• _GIVEN PROBLEM_
Up to and including the line with "hull's outer skin.", reproduce the listing below exactly, beginning at its first line.

┌─ INFORMATION PROVIDED

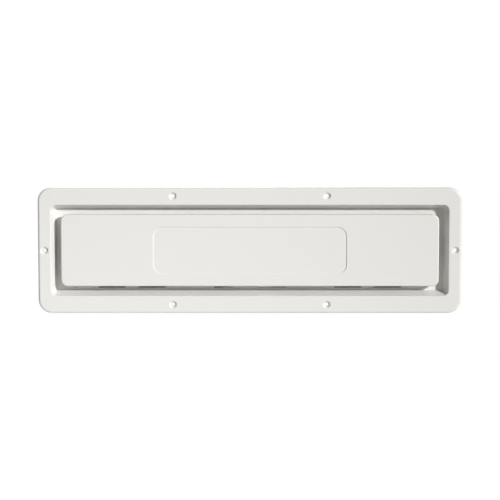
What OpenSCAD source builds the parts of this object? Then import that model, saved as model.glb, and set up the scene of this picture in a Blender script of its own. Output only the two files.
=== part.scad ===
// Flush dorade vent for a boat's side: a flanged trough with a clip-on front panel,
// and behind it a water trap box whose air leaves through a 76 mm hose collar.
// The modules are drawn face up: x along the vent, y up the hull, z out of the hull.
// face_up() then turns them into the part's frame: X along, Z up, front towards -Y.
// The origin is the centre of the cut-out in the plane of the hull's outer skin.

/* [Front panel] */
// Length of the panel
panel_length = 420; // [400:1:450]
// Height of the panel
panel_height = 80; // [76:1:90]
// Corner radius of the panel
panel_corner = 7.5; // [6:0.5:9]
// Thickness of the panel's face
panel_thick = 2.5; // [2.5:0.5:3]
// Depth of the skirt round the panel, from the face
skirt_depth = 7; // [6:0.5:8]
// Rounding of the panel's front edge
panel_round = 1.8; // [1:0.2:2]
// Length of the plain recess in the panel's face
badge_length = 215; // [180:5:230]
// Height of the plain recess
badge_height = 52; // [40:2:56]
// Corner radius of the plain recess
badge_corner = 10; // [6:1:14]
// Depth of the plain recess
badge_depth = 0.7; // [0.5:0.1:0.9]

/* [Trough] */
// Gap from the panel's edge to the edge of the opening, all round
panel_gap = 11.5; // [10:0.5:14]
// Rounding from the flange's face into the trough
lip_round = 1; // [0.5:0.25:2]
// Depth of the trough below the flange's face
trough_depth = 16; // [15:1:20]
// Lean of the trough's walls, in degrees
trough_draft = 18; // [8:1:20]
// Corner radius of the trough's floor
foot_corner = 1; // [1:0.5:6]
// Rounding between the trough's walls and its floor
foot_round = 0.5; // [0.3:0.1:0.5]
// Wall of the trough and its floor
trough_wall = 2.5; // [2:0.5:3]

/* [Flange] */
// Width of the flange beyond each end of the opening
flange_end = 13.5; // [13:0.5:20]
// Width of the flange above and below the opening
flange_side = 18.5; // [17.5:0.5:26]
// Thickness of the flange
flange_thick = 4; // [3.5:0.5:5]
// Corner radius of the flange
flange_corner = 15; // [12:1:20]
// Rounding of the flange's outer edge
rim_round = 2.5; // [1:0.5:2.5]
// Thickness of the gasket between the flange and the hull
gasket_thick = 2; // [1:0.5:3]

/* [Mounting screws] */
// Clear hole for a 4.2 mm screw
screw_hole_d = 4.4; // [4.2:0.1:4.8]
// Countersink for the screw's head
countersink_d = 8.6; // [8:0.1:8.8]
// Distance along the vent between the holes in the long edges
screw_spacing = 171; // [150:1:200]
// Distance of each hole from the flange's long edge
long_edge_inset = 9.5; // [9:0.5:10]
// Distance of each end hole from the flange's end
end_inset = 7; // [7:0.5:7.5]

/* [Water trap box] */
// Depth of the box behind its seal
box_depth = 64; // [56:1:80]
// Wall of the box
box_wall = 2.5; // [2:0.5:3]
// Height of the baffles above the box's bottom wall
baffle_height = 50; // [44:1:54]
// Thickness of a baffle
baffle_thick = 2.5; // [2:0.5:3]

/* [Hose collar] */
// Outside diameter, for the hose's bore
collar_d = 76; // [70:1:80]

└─

• _FULL SOLUTION_
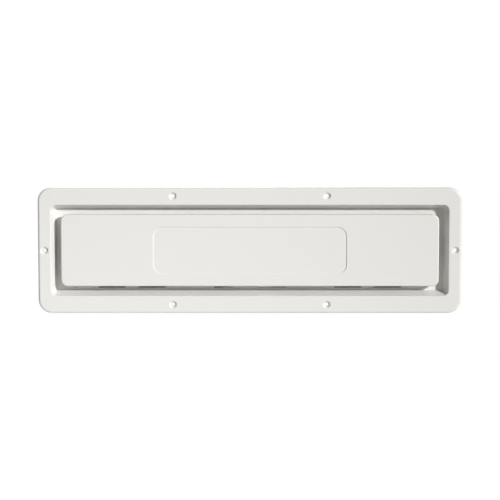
What OpenSCAD source builds the parts of this object? Then import that model, saved as model.glb, and set up the scene of this picture in a Blender script of its own. Output only the two files.
=== part.scad ===
// Flush dorade vent for a boat's side: a flanged trough with a clip-on front panel,
// and behind it a water trap box whose air leaves through a 76 mm hose collar.
// The modules are drawn face up: x along the vent, y up the hull, z out of the hull.
// face_up() then turns them into the part's frame: X along, Z up, front towards -Y.
// The origin is the centre of the cut-out in the plane of the hull's outer skin.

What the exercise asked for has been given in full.